Apple admits celebrity accounts hacked but denies iCloud breach

Apple admitted that some of its most famous customers’ iPhone accounts were invaded by hackers, as US law enforcement investigates the mass leak of intimate photographs of more than 100 celebrities.

Its central iCloud systems were not breached in the attack, despite claims by the hackers, Apple stressed, averting a wider threat that might have affected all iPhone owners.

In a statement on Tuesday, Apple said the attack on “certain celebrity accounts” was “very targeted” against their user names and passwords.

Personal images of actors including Oscar winner Jennifer Lawrence first appeared on 4chan, the unruly internet message board, over the weekend before spreading via social media.

Apple said it was “outraged” by the intrusion, which it presented as a generic problem for online accounts, rather than a specific problem with iCloud. It recommended that all iPhone, iCloud and iTunes customers use long passwords and sign up for “two-step verification”, which adds another layer of security.

“After more than 40 hours of investigation, we have discovered that certain celebrity accounts were compromised by a very targeted attack on user names, passwords and security questions, a practice that has become all too common on the internet,” Apple said.

“None of the cases we have investigated has resulted from any breach in any of Apple’s systems including iCloud or Find my iPhone. We are continuing to work with law enforcement to help identify the criminals involved.”

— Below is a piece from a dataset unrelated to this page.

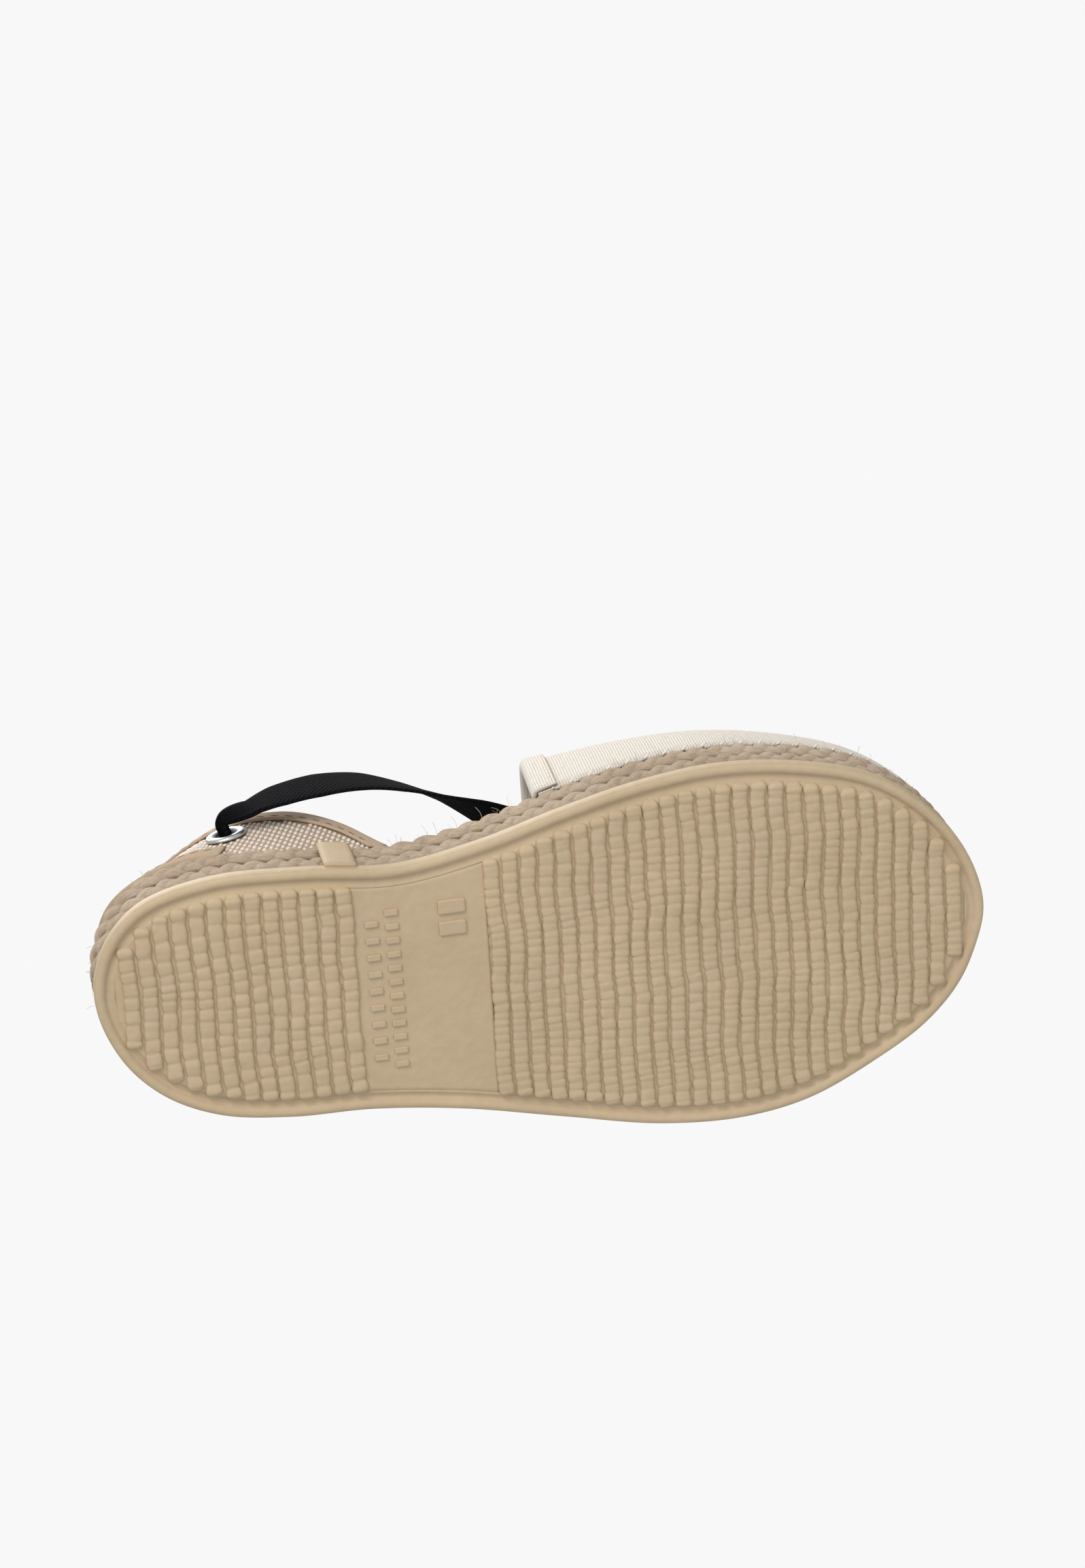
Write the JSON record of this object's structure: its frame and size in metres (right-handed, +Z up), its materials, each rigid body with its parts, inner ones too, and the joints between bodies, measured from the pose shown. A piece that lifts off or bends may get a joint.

The attack on some of its best-known customers’ extremely sensitive personal information comes at an awkward time for Apple, as it gears up for its biggest product launch in several years next week.

The Federal Bureau of Investigation said it was aware of alleged “computer intrusions and the unlawful release of material involving high-profile individuals” and that it was “addressing the matter”, Bloomberg reported.

Some celebrities, including Ms Lawrence, have confirmed the authenticity of the private photos. Others whose images appear to have been released include singer Rihanna, Kim Kardashian, the reality television star, and actresses Kirsten Dunst and Mary Winstead.

“Knowing those photos were deleted long ago, I can only imagine the creepy effort that went into this. Feeling for everyone who got hacked,” tweeted Ms Winstead.

Before Apple’s comments, there had been a broad range of speculation about the source of the leak. Some analysts pointed to a report on GitHub, a collaboration platform for software developers, about a technical fix Apple had made over the weekend perhaps to close a possible route for attackers. 

Others suggested the leak might have been the result of “phishing” attacks whereby celebrities or their managers had been tricked into sharing their passwords.

These “social engineering attacks” involve emails that appear to be legitimate requests for account details from the companies operating social networks, email accounts or cloud storage sites.

“We have a lot of speculation on this story, but not a lot of facts,” said Carl Howe, vice-president of data sciences research at 451 Research, an analyst group.

“More likely, if the photos are genuine, it was a social engineering attack of some form – ie, they guessed a celeb’s password or got it from a friend.”

Other security researchers said that before the weekend’s change to its “Find My iPhone” service, Apple had previously allowed users – and, therefore, potential attackers – to make an unlimited number of guesses at their password.

Other services typically lock an account after a certain number of incorrect attempts to enter login details. So-called “brute force attacks” use software programmes to enter many potential passwords until the right one is guessed.

“It’s a common mistake for companies, but Apple likes to be seen as more secure than average,” said David Chismon, a senior researcher at MWR InfoSecurity, a cyber security group.

The leak has generated renewed attention on the question of the integrity of personal information stored online. 

“People need to decide if they want highly personal information to be in the cloud, because once it’s there, it’s at risk,” said Mr Chismon. “What people often don’t realise is that because many phones back themselves up automatically, a lot of data are being put on cloud services whether they know it or not.”

The news also underlines risks for companies that are banking on corporate clients putting ever more data in the cloud, including “software as a service” groups such as Dropbox and Box. Consumer-facing technology groups including Apple and Google have also tried to strengthen their security offerings to appeal to corporate users.